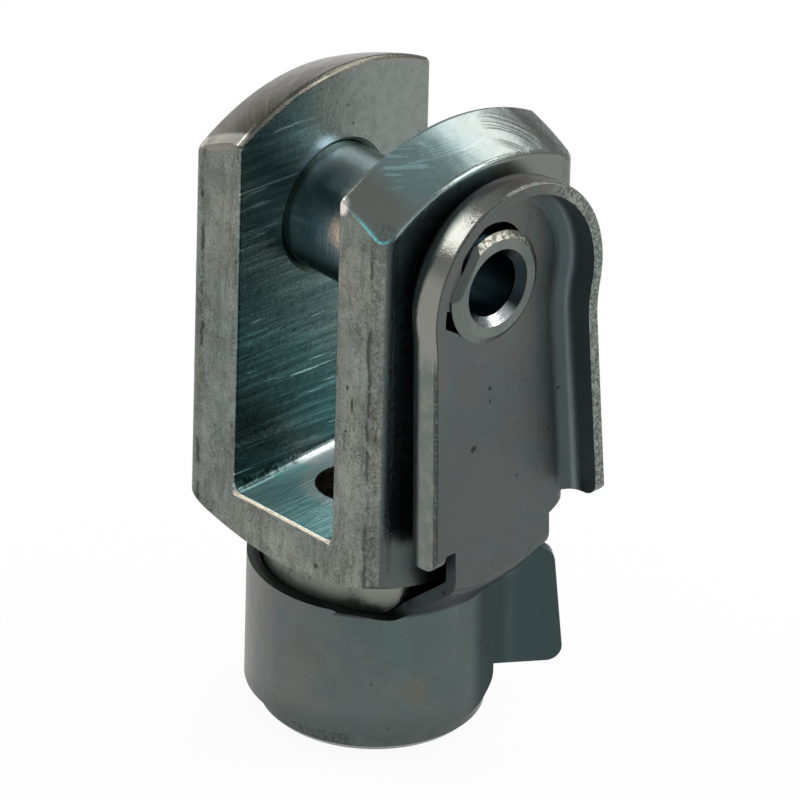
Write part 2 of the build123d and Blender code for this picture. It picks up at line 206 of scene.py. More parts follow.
# ---------------------------------------------------------------- fork head
def fork_places(g):
    """Masks of the fork's faces, and the patches of its plating from large to fine."""
    m = SimpleNamespace()
    m.off_x, m.off_y = g.absolute(g.x), g.absolute(g.y)
    m.radius = g.hypot(g.x, g.y)
    m.right_ear = g.step(g.x, -1.0, 1.0)

    m.front = g.step(g.absolute(g.ny), 0.75, 0.9)
    side = g.step(g.absolute(g.nx), 0.75, 0.9)
    m.inside = g.both(side, g.step(m.off_x, 4.6, 4.3),
                      g.step(g.z, SLOT_FLOOR - 0.2, SLOT_FLOOR + 0.2))
    m.outside = g.both(side, g.step(m.off_x, 7.4, 7.8), m.right_ear)
    m.floor = g.both(g.step(g.nz, 0.7, 0.9), g.step(g.z, SLOT_FLOOR + 2.0, SLOT_FLOOR + 1.0))
    m.crown = g.both(g.step(g.nz, 0.55, 0.75), g.step(g.z, CROWN_FOOT, CROWN_FOOT + 0.8))
    m.crown_edge = g.both(g.window(g.nz, 0.12, 0.3, 0.7, 0.88),
                          g.step(g.z, CROWN_FOOT + 0.2, CROWN_FOOT + 0.8))
    m.corner = g.both(g.step(g.math("MAXIMUM", m.off_x, m.off_y), 7.0, 7.3),
                      g.step(g.math("MINIMUM", m.off_x, m.off_y), 6.7, 7.1))
    m.neck = g.both(g.window(m.radius, 5.6, 6.0, 6.9, 7.2), g.step(g.z, 12.4, 12.0))

    m.cloud = g.noise(g.mm, 0.16, 4.0, 0.6)
    m.blotch = g.noise(g.mm, 0.55, 4.0, 0.6, 0.4)
    m.speck = g.noise(g.mm, 1.6, 5.0, 0.65)
    m.grain = g.noise(g.mm, 6.0, 3.0, 0.65)
    m.crystals = g.noise(g.mm, 4.2, 4.0, 0.75, 0.8)
    return m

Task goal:
Please output the entire listing exactly as it stands.

Solution below:
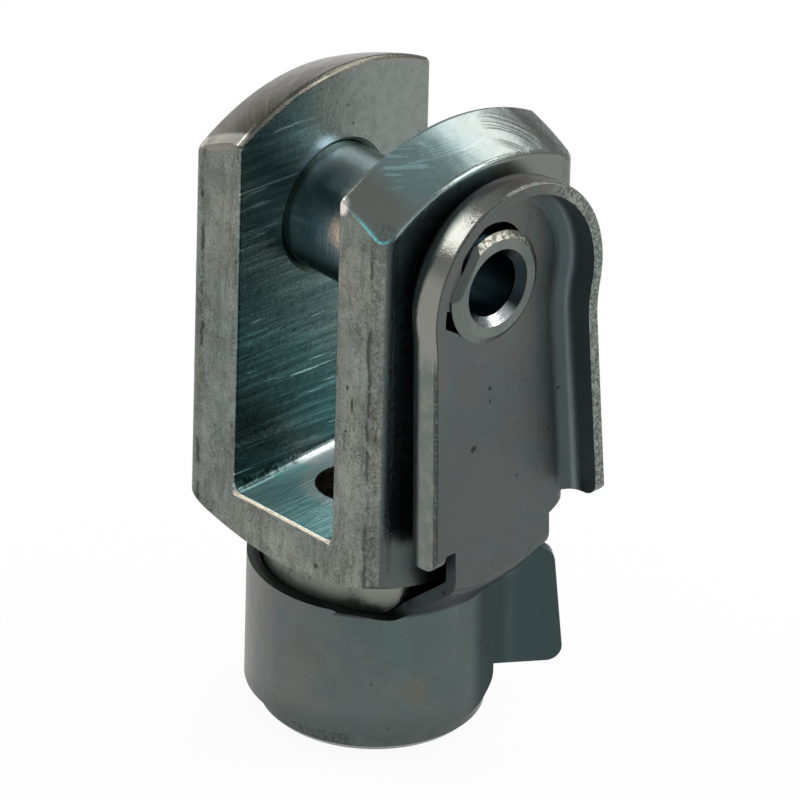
Write part 2 of the build123d and Blender code for this picture. It picks up at line 206 of scene.py. More parts follow.
# ---------------------------------------------------------------- fork head
def fork_places(g):
    """Masks of the fork's faces, and the patches of its plating from large to fine."""
    m = SimpleNamespace()
    m.off_x, m.off_y = g.absolute(g.x), g.absolute(g.y)
    m.radius = g.hypot(g.x, g.y)
    m.right_ear = g.step(g.x, -1.0, 1.0)

    m.front = g.step(g.absolute(g.ny), 0.75, 0.9)
    side = g.step(g.absolute(g.nx), 0.75, 0.9)
    m.inside = g.both(side, g.step(m.off_x, 4.6, 4.3),
                      g.step(g.z, SLOT_FLOOR - 0.2, SLOT_FLOOR + 0.2))
    m.outside = g.both(side, g.step(m.off_x, 7.4, 7.8), m.right_ear)
    m.floor = g.both(g.step(g.nz, 0.7, 0.9), g.step(g.z, SLOT_FLOOR + 2.0, SLOT_FLOOR + 1.0))
    m.crown = g.both(g.step(g.nz, 0.55, 0.75), g.step(g.z, CROWN_FOOT, CROWN_FOOT + 0.8))
    m.crown_edge = g.both(g.window(g.nz, 0.12, 0.3, 0.7, 0.88),
                          g.step(g.z, CROWN_FOOT + 0.2, CROWN_FOOT + 0.8))
    m.corner = g.both(g.step(g.math("MAXIMUM", m.off_x, m.off_y), 7.0, 7.3),
                      g.step(g.math("MINIMUM", m.off_x, m.off_y), 6.7, 7.1))
    m.neck = g.both(g.window(m.radius, 5.6, 6.0, 6.9, 7.2), g.step(g.z, 12.4, 12.0))

    m.cloud = g.noise(g.mm, 0.16, 4.0, 0.6)
    m.blotch = g.noise(g.mm, 0.55, 4.0, 0.6, 0.4)
    m.speck = g.noise(g.mm, 1.6, 5.0, 0.65)
    m.grain = g.noise(g.mm, 6.0, 3.0, 0.65)
    m.crystals = g.noise(g.mm, 4.2, 4.0, 0.75, 0.8)
    return m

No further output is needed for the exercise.